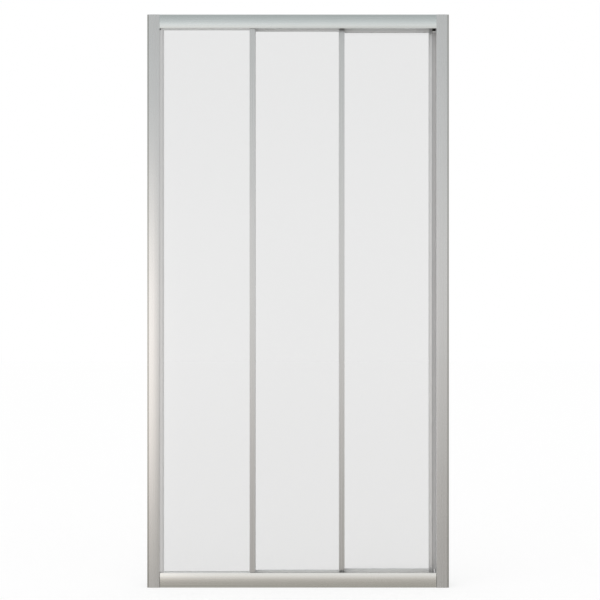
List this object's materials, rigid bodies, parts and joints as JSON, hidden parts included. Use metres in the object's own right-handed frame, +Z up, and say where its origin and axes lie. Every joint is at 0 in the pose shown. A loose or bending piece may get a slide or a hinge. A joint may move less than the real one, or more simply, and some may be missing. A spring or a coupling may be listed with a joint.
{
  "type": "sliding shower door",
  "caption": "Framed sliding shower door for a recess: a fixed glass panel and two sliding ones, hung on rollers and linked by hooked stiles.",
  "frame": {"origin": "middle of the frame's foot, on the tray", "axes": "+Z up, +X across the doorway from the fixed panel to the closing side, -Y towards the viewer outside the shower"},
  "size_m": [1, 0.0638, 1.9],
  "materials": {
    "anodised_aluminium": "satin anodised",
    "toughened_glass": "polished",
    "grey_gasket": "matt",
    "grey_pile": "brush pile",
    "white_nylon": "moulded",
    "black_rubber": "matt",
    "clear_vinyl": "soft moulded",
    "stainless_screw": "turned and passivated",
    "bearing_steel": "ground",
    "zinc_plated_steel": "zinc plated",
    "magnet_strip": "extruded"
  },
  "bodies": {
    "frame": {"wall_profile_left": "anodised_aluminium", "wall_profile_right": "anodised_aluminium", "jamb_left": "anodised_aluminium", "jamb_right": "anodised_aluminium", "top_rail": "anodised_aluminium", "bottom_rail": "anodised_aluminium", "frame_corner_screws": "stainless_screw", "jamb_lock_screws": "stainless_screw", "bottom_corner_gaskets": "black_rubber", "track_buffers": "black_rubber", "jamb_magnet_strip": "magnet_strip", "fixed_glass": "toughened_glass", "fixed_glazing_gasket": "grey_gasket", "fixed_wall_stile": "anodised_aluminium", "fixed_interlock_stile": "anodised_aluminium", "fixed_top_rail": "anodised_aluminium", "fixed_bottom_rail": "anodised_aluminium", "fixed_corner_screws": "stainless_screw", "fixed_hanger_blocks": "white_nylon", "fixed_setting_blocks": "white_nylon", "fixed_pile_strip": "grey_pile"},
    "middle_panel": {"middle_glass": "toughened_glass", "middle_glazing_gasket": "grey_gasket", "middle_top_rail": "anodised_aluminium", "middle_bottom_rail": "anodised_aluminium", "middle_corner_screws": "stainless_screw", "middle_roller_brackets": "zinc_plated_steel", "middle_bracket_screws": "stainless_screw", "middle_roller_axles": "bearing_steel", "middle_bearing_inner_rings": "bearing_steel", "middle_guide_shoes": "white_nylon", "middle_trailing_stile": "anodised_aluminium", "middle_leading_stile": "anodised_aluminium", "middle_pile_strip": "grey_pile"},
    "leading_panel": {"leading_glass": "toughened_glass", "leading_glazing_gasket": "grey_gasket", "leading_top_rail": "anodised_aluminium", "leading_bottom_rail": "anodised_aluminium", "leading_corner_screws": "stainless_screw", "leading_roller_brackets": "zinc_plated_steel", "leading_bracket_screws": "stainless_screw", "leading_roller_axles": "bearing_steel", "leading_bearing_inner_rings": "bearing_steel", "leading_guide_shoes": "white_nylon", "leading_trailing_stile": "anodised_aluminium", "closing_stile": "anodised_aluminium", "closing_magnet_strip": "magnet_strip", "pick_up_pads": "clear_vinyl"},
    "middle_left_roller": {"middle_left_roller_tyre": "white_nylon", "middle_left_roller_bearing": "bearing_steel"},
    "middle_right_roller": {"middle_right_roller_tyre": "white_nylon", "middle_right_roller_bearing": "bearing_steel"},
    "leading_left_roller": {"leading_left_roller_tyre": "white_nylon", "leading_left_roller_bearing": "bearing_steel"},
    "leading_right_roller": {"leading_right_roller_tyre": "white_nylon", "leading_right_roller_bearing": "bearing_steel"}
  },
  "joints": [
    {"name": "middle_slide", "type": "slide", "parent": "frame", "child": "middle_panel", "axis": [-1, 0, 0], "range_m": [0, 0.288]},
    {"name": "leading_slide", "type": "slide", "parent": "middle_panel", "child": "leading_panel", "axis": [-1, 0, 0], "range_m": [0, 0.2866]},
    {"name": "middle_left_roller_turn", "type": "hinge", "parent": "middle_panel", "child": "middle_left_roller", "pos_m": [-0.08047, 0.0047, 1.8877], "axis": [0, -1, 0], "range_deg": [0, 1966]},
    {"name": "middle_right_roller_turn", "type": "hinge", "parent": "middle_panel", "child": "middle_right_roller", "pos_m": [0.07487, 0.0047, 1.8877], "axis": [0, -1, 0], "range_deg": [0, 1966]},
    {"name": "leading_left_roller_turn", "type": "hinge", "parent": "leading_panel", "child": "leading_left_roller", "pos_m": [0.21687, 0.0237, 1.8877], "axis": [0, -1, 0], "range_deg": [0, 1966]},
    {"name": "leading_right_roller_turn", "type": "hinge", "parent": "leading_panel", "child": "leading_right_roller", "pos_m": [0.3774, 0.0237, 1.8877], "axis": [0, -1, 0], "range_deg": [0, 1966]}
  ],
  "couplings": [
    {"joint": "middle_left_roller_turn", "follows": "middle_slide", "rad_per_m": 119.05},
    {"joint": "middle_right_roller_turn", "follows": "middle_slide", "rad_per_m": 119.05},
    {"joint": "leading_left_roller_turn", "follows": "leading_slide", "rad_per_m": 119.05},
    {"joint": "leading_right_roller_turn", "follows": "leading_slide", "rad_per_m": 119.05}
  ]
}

- - - -

## Job
Please repeat the listing exactly, with nothing left out.

## Task answer
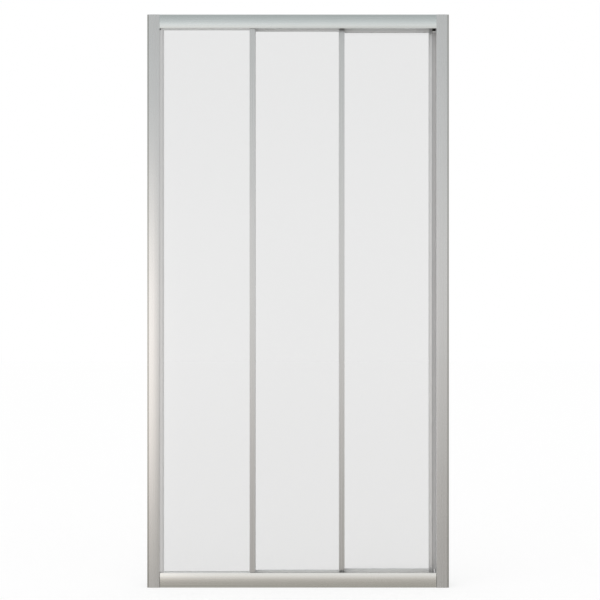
List this object's materials, rigid bodies, parts and joints as JSON, hidden parts included. Use metres in the object's own right-handed frame, +Z up, and say where its origin and axes lie. Every joint is at 0 in the pose shown. A loose or bending piece may get a slide or a hinge. A joint may move less than the real one, or more simply, and some may be missing. A spring or a coupling may be listed with a joint.
{
  "type": "sliding shower door",
  "caption": "Framed sliding shower door for a recess: a fixed glass panel and two sliding ones, hung on rollers and linked by hooked stiles.",
  "frame": {"origin": "middle of the frame's foot, on the tray", "axes": "+Z up, +X across the doorway from the fixed panel to the closing side, -Y towards the viewer outside the shower"},
  "size_m": [1, 0.0638, 1.9],
  "materials": {
    "anodised_aluminium": "satin anodised",
    "toughened_glass": "polished",
    "grey_gasket": "matt",
    "grey_pile": "brush pile",
    "white_nylon": "moulded",
    "black_rubber": "matt",
    "clear_vinyl": "soft moulded",
    "stainless_screw": "turned and passivated",
    "bearing_steel": "ground",
    "zinc_plated_steel": "zinc plated",
    "magnet_strip": "extruded"
  },
  "bodies": {
    "frame": {"wall_profile_left": "anodised_aluminium", "wall_profile_right": "anodised_aluminium", "jamb_left": "anodised_aluminium", "jamb_right": "anodised_aluminium", "top_rail": "anodised_aluminium", "bottom_rail": "anodised_aluminium", "frame_corner_screws": "stainless_screw", "jamb_lock_screws": "stainless_screw", "bottom_corner_gaskets": "black_rubber", "track_buffers": "black_rubber", "jamb_magnet_strip": "magnet_strip", "fixed_glass": "toughened_glass", "fixed_glazing_gasket": "grey_gasket", "fixed_wall_stile": "anodised_aluminium", "fixed_interlock_stile": "anodised_aluminium", "fixed_top_rail": "anodised_aluminium", "fixed_bottom_rail": "anodised_aluminium", "fixed_corner_screws": "stainless_screw", "fixed_hanger_blocks": "white_nylon", "fixed_setting_blocks": "white_nylon", "fixed_pile_strip": "grey_pile"},
    "middle_panel": {"middle_glass": "toughened_glass", "middle_glazing_gasket": "grey_gasket", "middle_top_rail": "anodised_aluminium", "middle_bottom_rail": "anodised_aluminium", "middle_corner_screws": "stainless_screw", "middle_roller_brackets": "zinc_plated_steel", "middle_bracket_screws": "stainless_screw", "middle_roller_axles": "bearing_steel", "middle_bearing_inner_rings": "bearing_steel", "middle_guide_shoes": "white_nylon", "middle_trailing_stile": "anodised_aluminium", "middle_leading_stile": "anodised_aluminium", "middle_pile_strip": "grey_pile"},
    "leading_panel": {"leading_glass": "toughened_glass", "leading_glazing_gasket": "grey_gasket", "leading_top_rail": "anodised_aluminium", "leading_bottom_rail": "anodised_aluminium", "leading_corner_screws": "stainless_screw", "leading_roller_brackets": "zinc_plated_steel", "leading_bracket_screws": "stainless_screw", "leading_roller_axles": "bearing_steel", "leading_bearing_inner_rings": "bearing_steel", "leading_guide_shoes": "white_nylon", "leading_trailing_stile": "anodised_aluminium", "closing_stile": "anodised_aluminium", "closing_magnet_strip": "magnet_strip", "pick_up_pads": "clear_vinyl"},
    "middle_left_roller": {"middle_left_roller_tyre": "white_nylon", "middle_left_roller_bearing": "bearing_steel"},
    "middle_right_roller": {"middle_right_roller_tyre": "white_nylon", "middle_right_roller_bearing": "bearing_steel"},
    "leading_left_roller": {"leading_left_roller_tyre": "white_nylon", "leading_left_roller_bearing": "bearing_steel"},
    "leading_right_roller": {"leading_right_roller_tyre": "white_nylon", "leading_right_roller_bearing": "bearing_steel"}
  },
  "joints": [
    {"name": "middle_slide", "type": "slide", "parent": "frame", "child": "middle_panel", "axis": [-1, 0, 0], "range_m": [0, 0.288]},
    {"name": "leading_slide", "type": "slide", "parent": "middle_panel", "child": "leading_panel", "axis": [-1, 0, 0], "range_m": [0, 0.2866]},
    {"name": "middle_left_roller_turn", "type": "hinge", "parent": "middle_panel", "child": "middle_left_roller", "pos_m": [-0.08047, 0.0047, 1.8877], "axis": [0, -1, 0], "range_deg": [0, 1966]},
    {"name": "middle_right_roller_turn", "type": "hinge", "parent": "middle_panel", "child": "middle_right_roller", "pos_m": [0.07487, 0.0047, 1.8877], "axis": [0, -1, 0], "range_deg": [0, 1966]},
    {"name": "leading_left_roller_turn", "type": "hinge", "parent": "leading_panel", "child": "leading_left_roller", "pos_m": [0.21687, 0.0237, 1.8877], "axis": [0, -1, 0], "range_deg": [0, 1966]},
    {"name": "leading_right_roller_turn", "type": "hinge", "parent": "leading_panel", "child": "leading_right_roller", "pos_m": [0.3774, 0.0237, 1.8877], "axis": [0, -1, 0], "range_deg": [0, 1966]}
  ],
  "couplings": [
    {"joint": "middle_left_roller_turn", "follows": "middle_slide", "rad_per_m": 119.05},
    {"joint": "middle_right_roller_turn", "follows": "middle_slide", "rad_per_m": 119.05},
    {"joint": "leading_left_roller_turn", "follows": "leading_slide", "rad_per_m": 119.05},
    {"joint": "leading_right_roller_turn", "follows": "leading_slide", "rad_per_m": 119.05}
  ]
}